Known pilot limitations such as no revocation service, no /.well-known/jwt-vc-issuer endpoint, and no built-in data-subject erasure workflow should be reported as product gaps unless they create an exploitable security or privacy issue beyond the documented limitation. The source adapter sidecar also relies on deployment-network egress controls for outbound source traffic; see crates/registry-notary-source-adapter-sidecar/README.md.

Verifying release signatures and provenance

Registry Stack release assets are signed by the release workflow with keyless Sigstore cosign. Keyless signing does not use a long-lived project private key or a project-hosted public key file. The signing certificate is issued from the GitHub Actions OIDC identity for registrystack/registry-stack/.github/workflows/release.yml, and the public verification material is the .pem certificate, .sig signature, Fulcio root, and Rekor transparency-log entry used by cosign.

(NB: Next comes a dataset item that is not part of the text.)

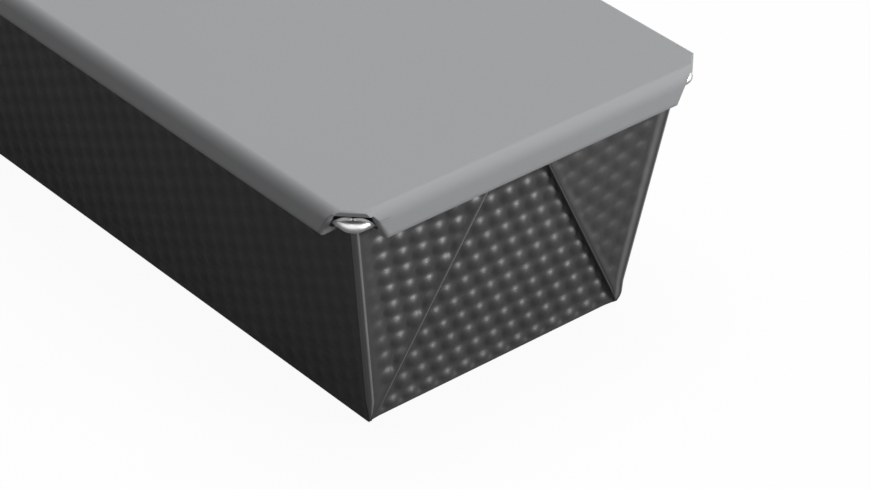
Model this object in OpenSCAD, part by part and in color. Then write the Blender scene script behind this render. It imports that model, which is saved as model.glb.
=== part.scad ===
// Lidded loaf tin folded from one sheet of steel, with a wire-edged rim and a soft moulded lid.
// Lengths are millimetres and angles degrees. The origin is under the middle of the bottom.
// X runs along the tin, Y across it and Z up.

/* [Bottom and walls] */
// Outside length of the flat bottom
bottom_l = 280; // [200:1:360]
// Outside width of the flat bottom
bottom_w = 90; // [75:1:130]
// Height from the table to the top of the rolled rim
pan_h = 76.85; // [60:0.05:90]
// Lean of the long walls away from upright
side_lean = 9.3; // [6:0.1:11]
// Lean of the end walls away from upright
end_lean = 6.3; // [4:0.1:8]
// Thickness of the sheet
sheet = 0.6; // [0.5:0.05:0.8]
// Outside radius of the folds round the bottom
bottom_fold_r = 1.5; // [1.2:0.1:3]

/* [Gusset flaps] */
// How far a folded flap stands off its end wall
flap_t = 1.5; // [1.2:0.1:1.8]
// Outside radius of the upright corner folds
corner_r = 2.2; // [1.8:0.1:2.8]
// Height over which the end wall steps out to the hem
hem_step_h = 5; // [4:0.5:8]

/* [Rim] */
// Diameter of the wire in the rim
wire_d = 3.4; // [2.8:0.1:3.6]
// Radius of the wire's centre line at the corners
wire_corner_r = 2.5; // [2.5:0.1:5]
// Where the curl's free edge ends, measured down from level on the outside
curl_end = 115; // [100:1:125]
// Width of the open slot between the curl's free edge and the wall
curl_slot = 32; // [20:1:36]
// How far the corner trim starts inside the wire's lines
trim_in = 0.9; // [0.6:0.1:1.4]
// Half the opening angle of the corner trim
trim_half_angle = 103; // [92:1:110]

/* [Lid] */
// Thickness of the lid's top
lid_top_t = 2.95; // [2.4:0.05:4]
// Thickness of the lid's top at its thinned corners
lid_corner_t = 1.5; // [1.2:0.1:2]
// How far the thinned corner reaches along the inside of each skirt
thin_leg = 12; // [9:0.5:20]
// Height of the whole lid
lid_h = 10.2; // [9.5:0.1:13]
// Thickness of the skirt at its lower bead
skirt_t = 1.7; // [1.4:0.1:3]
// Depth of the groove that takes the rim
groove_d = 0.5; // [0.3:0.1:0.7]
// Gap between the rim and the lid all round
lid_gap = 0.3; // [0.2:0.05:0.5]
// Radius of the lid's upper edge
lid_edge_r = 2; // [1:0.1:2.2]
// Radius of the skirt's lower outer edge
skirt_edge_r = 0.7; // [0.4:0.1:0.9]
// Length of the lid's corner notch along each side
notch_leg = 8; // [6:0.1:10]
// How far a skirt's end slants back over its height
notch_slant = 4.5; // [2:0.1:6]

/* [Hidden] */

$fn = 48;
// Small overlap that keeps surfaces from just touching where sheet runs into the curl
seat = 0.02;
// Room past a face for a cut
past = 10;

wire_r = wire_d / 2;
curl_r = wire_r + sheet + 4 * seat;
rim_z = pan_h - curl_r;
wall_top_z = rim_z + 0.3;

// Outer half width of the walls and of the flaps at the table
side_h0 = bottom_w / 2;
end_h0 = bottom_l / 2;
flap_h0 = end_h0 + flap_t / cos(end_lean);

// Half width at height z of a wall that starts h0 out and leans
function half_at(h0, lean, z) = h0 + z * tan(lean);

// A length to the nearest hundredth, so that the rim's runs meet its corners exactly
function hundredth(v) = round(100 * v) / 100;

// Lines of the wire's centre
wire_x = hundredth(half_at(flap_h0, end_lean, rim_z) + (wire_r + seat) / cos(end_lean));
wire_y = hundredth(half_at(side_h0, side_lean, rim_z) + (wire_r + seat) / cos(side_lean));

// Angle of a flap's free fold above the bottom edge of the end wall
end_edge_lean = atan(cos(end_lean) * tan(side_lean));
side_edge_lean = atan(cos(side_lean) * tan(end_lean));
fold_angle = 45 + 1.5 * end_edge_lean + 0.5 * side_edge_lean;

lid_x = wire_x + curl_r + lid_gap + skirt_t;
lid_y = wire_y + curl_r + lid_gap + skirt_t;
lid_seat_z = pan_h + lid_gap;
lid_top_z = lid_seat_z + lid_top_t;
lid_low_z = lid_top_z - lid_h;
lid_corner_z = lid_top_z - lid_corner_t;

steel = [0.16, 0.16, 0.17];
bright_wire = [0.86, 0.86, 0.87];
grey_silicone = [0.62, 0.63, 0.64];

// Runs a profile along X, with its x to +Y and its y up
module along_x(length) {
    rotate([90, 0, 90]) linear_extrude(height = length, center = true) children();
}

// Runs a profile along Y, with its x to +X and its y up
module along_y(length) {
    rotate([90, 0, 0]) linear_extrude(height = length, center = true) children();
}

// Repeats a shape made at the +X +Y corner at all four corners
module at_corners() {
    for (sx = [0, 1], sy = [0, 1]) mirror([sx, 0, 0]) mirror([0, sy, 0]) children();
}

// Cross-section of a leaning trough: floor height, fold radius, top height, step out near the top
module trough(h0, lean, floor_z, r, top_z, step = 0) {
    fold_z = floor_z + r;
    fold_x = half_at(h0, lean, fold_z) - r / cos(lean);
    step_z = wall_top_z - hem_step_h;
    half = [
        [fold_x, floor_z],
        [fold_x + r * cos(lean), fold_z - r * sin(lean)],
        [half_at(h0, lean, step_z), step_z],
        [half_at(h0, lean, wall_top_z) + step, wall_top_z],
        [half_at(h0, lean, top_z) + step, top_z]
    ];
    used = top_z > wall_top_z ? 4 : 3;
    right = [for (i = [0:used]) half[i]];
    left = [for (i = [used:-1:0]) [-half[i].x, half[i].y]];
    polygon(concat(right, left));
    for (s = [-1, 1]) translate([s * fold_x, fold_z]) circle(r);
}

// Everything inside the outer faces of the four walls
module outer_block() {
    intersection() {
        along_x(bottom_l + 100) trough(side_h0, side_lean, 0, bottom_fold_r, wall_top_z);
        along_y(bottom_w + 100)
            trough(end_h0, end_lean, 0, bottom_fold_r, wall_top_z, flap_t / cos(end_lean));
    }
}

// The space inside the tin, open upwards
module loaf_space() {
    r = bottom_fold_r - sheet;
    intersection() {
        along_x(bottom_l + 100)
            trough(side_h0 - sheet / cos(side_lean), side_lean, sheet, r, wall_top_z + past);
        along_y(bottom_w + 100)
            trough(end_h0 - sheet / cos(end_lean), end_lean, sheet, r, wall_top_z + past,
                flap_t / cos(end_lean));
    }
}

// Limits of the flaps: between the long walls, off the table and below the curl
module flap_zone() {
    intersection() {
        along_x(bottom_l + 100) trough(side_h0, side_lean, 0, bottom_fold_r, wall_top_z);
        along_y(bottom_w + 100)
            trough(flap_h0 + 5 * seat, end_lean, 0, bottom_fold_r + flap_t, wall_top_z);
    }
}

// One folded flap on the +X end wall at its +Y corner, with its rounded free fold
module flap() {
    reach = wall_top_z / cos(end_lean) + 1;
    fold_r = flap_t / 2 + 2.5 * seat;
    sunk = sheet / 2;
    translate([end_h0, side_h0, 0]) rotate([0, end_lean, 0]) {
        translate([-sunk, 0, 0]) rotate([90, 0, 90]) linear_extrude(flap_t + sunk)
            polygon([[past, 0], [0, 0], [-reach / tan(fold_angle), reach], [3 * past, reach]]);
        translate([flap_t / 2 - seat, 0, 0]) rotate([90 - fold_angle, 0, 0])
            translate([0, 0, -past]) cylinder(r = fold_r, h = reach / sin(fold_angle) + past);
    }
}

// What the upright corner fold takes off the square corner at +X +Y
module corner_fold_cut() {
    lean_out = atan(norm([tan(end_lean), tan(side_lean)]));
    heading = atan2(tan(side_lean), tan(end_lean));
    translate([flap_h0, side_h0, 0]) rotate([0, lean_out, heading]) rotate([0, 0, -heading])
        translate([-corner_r, -corner_r, -past])
            linear_extrude(wall_top_z + 3 * past) difference() {
                square(corner_r + past);
                circle(corner_r + 2 * seat);
            }
}

// A profile carried once round the rim, with its x outwards and its y up
module round_the_rim() {
    run_x = wire_x - wire_corner_r;
    run_y = wire_y - wire_corner_r;
    translate([0, 0, rim_z]) {
        for (s = [0, 1]) {
            mirror([0, s, 0]) translate([0, wire_y, 0]) along_x(2 * run_x) children();
            mirror([s, 0, 0]) translate([wire_x, 0, 0]) along_y(2 * run_y) children();
        }
        at_corners() translate([run_x, run_y, 0])
            rotate_extrude(angle = 90) translate([wire_corner_r, 0]) children();
    }
}

// Section of the sheet curled tightly over the wire, open below next to the wall
module curl_section() {
    slot_end = curl_end + curl_slot;
    difference() {
        circle(curl_r);
        circle(wire_r - seat);
        polygon([[0, 0], past * [cos(curl_end), -sin(curl_end)],
            past * [cos(slot_end), -sin(slot_end)]]);
    }
}

// What is trimmed off the curl at the +X +Y corner, so that the wire can turn
module corner_trim() {
    low = 45 - trim_half_angle;
    high = 45 + trim_half_angle;
    translate([wire_x - trim_in, wire_y - trim_in, rim_z - past / 2]) linear_extrude(past)
        polygon([[0, 0], 2 * past * [cos(low), sin(low)], [2 * past, 2 * past],
            2 * past * [cos(high), sin(high)]]);
}

// The tin's one sheet: bottom, walls, flaps and curl
module folded_pan() {
    color(steel) union() {
        difference() {
            union() {
                outer_block();
                intersection() {
                    at_corners() flap();
                    flap_zone();
                }
            }
            loaf_space();
            at_corners() corner_fold_cut();
            round_the_rim() circle(wire_r);
        }
        difference() {
            round_the_rim() curl_section();
            at_corners() corner_trim();
        }
    }
}

// The closed ring of wire that the curl grips
module rim_wire() {
    color(bright_wire) round_the_rim() circle(wire_r);
}

// Outside section of the lid for a half width
module lid_section(half) {
    low_half = half - skirt_edge_r;
    top_half = half - lid_edge_r;
    polygon([
        [-low_half, lid_low_z], [low_half, lid_low_z],
        [half, lid_low_z + skirt_edge_r], [half, lid_top_z - lid_edge_r],
        [top_half, lid_top_z], [-top_half, lid_top_z],
        [-half, lid_top_z - lid_edge_r], [-half, lid_low_z + skirt_edge_r]
    ]);
    for (s = [-1, 1]) {
        translate([s * low_half, lid_low_z + skirt_edge_r]) circle(skirt_edge_r);
        translate([s * top_half, lid_top_z - lid_edge_r]) circle(lid_edge_r);
    }
}

// Room inside the skirt: past the bead, and wider in the groove that takes the rim
module lid_room() {
    groove_low_z = rim_z - curl_r - lid_gap;
    bead_x = lid_x - skirt_t;
    bead_y = lid_y - skirt_t;
    translate([-bead_x, -bead_y, lid_low_z - past])
        cube([2 * bead_x, 2 * bead_y, lid_seat_z - lid_low_z + past]);
    translate([-bead_x - groove_d, -bead_y - groove_d, groove_low_z])
        cube([2 * (bead_x + groove_d), 2 * (bead_y + groove_d), lid_seat_z - groove_low_z]);
}

// Side view of the gap at a skirt's end, measured from the lid's corner
module skirt_end_gap() {
    drop = lid_corner_z - lid_low_z;
    low = drop + past;
    polygon([[past, lid_corner_z], [-notch_leg, lid_corner_z],
        [-notch_leg - notch_slant * low / drop, lid_corner_z - low], [past, lid_corner_z - low]]);
}

// Hollow under the +X +Y corner of the lid's top, which lets the corner bend
module thin_corner() {
    translate([lid_x - skirt_t, lid_y - skirt_t, lid_seat_z - 1])
        linear_extrude(lid_corner_z - lid_seat_z + 1) polygon([[-thin_leg, 0], [0, -thin_leg], [0, 0]]);
}

// Notch at the lid's +X +Y corner: the top is cut across and both skirts end short of it
module lid_notch() {
    skirt_cut = 2 * (skirt_t + 1);
    translate([lid_x, lid_y, lid_low_z - past])
        linear_extrude(lid_h + 2 * past)
            polygon([[-notch_leg - past, past], [past, -notch_leg - past], [past, past]]);
    translate([lid_x, lid_y, 0]) along_y(skirt_cut) skirt_end_gap();
    translate([lid_x, lid_y, 0]) along_x(skirt_cut) skirt_end_gap();
}

// The soft lid that lies over the rim on all four sides
module lid() {
    color(grey_silicone) difference() {
        intersection() {
            along_x(2 * lid_x + past) lid_section(lid_y);
            along_y(2 * lid_y + past) lid_section(lid_x);
        }
        lid_room();
        at_corners() lid_notch();
        at_corners() thin_corner();
    }
}

folded_pan();
rim_wire();
lid();
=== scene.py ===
"""Looks of a folded loaf tin: embossed sheet, gusset flaps, curled wire rim and a soft grey lid."""

import logging
import math
from collections.abc import Callable, Iterable
from dataclasses import dataclass, field
from enum import Enum
from functools import cached_property

import bmesh
import bpy
from mathutils import Matrix, Vector

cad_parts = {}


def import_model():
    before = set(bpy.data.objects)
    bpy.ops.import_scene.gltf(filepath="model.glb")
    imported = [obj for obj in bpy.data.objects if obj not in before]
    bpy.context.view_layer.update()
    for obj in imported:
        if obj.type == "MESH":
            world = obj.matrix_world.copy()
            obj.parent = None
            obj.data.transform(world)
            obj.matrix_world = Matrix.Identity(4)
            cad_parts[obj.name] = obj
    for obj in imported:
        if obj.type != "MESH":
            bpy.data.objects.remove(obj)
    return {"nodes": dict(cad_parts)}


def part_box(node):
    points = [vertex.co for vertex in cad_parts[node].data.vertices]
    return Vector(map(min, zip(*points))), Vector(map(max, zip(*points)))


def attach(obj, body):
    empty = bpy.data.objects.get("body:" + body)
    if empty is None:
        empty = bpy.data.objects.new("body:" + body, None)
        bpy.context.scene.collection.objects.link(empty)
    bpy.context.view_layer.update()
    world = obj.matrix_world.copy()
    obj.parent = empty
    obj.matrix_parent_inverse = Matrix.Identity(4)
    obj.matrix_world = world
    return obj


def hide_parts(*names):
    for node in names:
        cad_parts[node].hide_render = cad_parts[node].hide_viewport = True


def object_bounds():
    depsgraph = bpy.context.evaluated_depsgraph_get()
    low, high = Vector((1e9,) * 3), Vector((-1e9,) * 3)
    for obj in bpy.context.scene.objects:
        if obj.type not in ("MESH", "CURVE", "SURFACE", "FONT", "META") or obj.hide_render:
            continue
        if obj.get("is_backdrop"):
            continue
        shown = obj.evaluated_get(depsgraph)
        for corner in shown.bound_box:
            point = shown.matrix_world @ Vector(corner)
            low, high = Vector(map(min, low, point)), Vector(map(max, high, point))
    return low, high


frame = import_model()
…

Tag-triggered releases produced by the current release workflow also publish a release-level SLSA provenance asset named registry-stack-${tag}-release-provenance.intoto.jsonl. Earlier releases may include cosign signatures without SLSA provenance.

For each signed release asset, download three files from the GitHub Release:

  • The asset, for example registryctl-v0.8.3-linux-amd64
  • The matching signature, for example registryctl-v0.8.3-linux-amd64.sig
  • The matching certificate, for example registryctl-v0.8.3-linux-amd64.pem

Then verify the asset:

asset=registryctl-v0.8.3-linux-amd64

cosign verify-blob \
  --certificate "${asset}.pem" \
  --signature "${asset}.sig" \
  --certificate-oidc-issuer https://token.actions.githubusercontent.com \
  --certificate-identity-regexp '^https://github.com/registrystack/registry-stack/.github/workflows/release.yml@refs/tags/v[0-9]+[.][0-9]+[.][0-9]+.*$' \
  "${asset}"

If a release asset does not have matching .sig and .pem files, treat that asset as unsigned. The v0.8.0 prerelease was published before release-asset signing was added and does not currently include cosign signature assets.

For releases with SLSA provenance, download the provenance asset and verify the artifact against the release tag:

tag=v0.8.3
asset=registryctl-${tag}-linux-amd64
provenance=registry-stack-${tag}-release-provenance.intoto.jsonl

slsa-verifier verify-artifact "${asset}" \
  --provenance-path "${provenance}" \
  --source-uri github.com/registrystack/registry-stack \
  --source-tag "${tag}"

Important Git version tags are not yet cryptographically signed with GPG, SSH, or Sigstore. The current signed-release control covers GitHub Release assets and release-level SLSA provenance; signed Git tags remain a separate hardening item.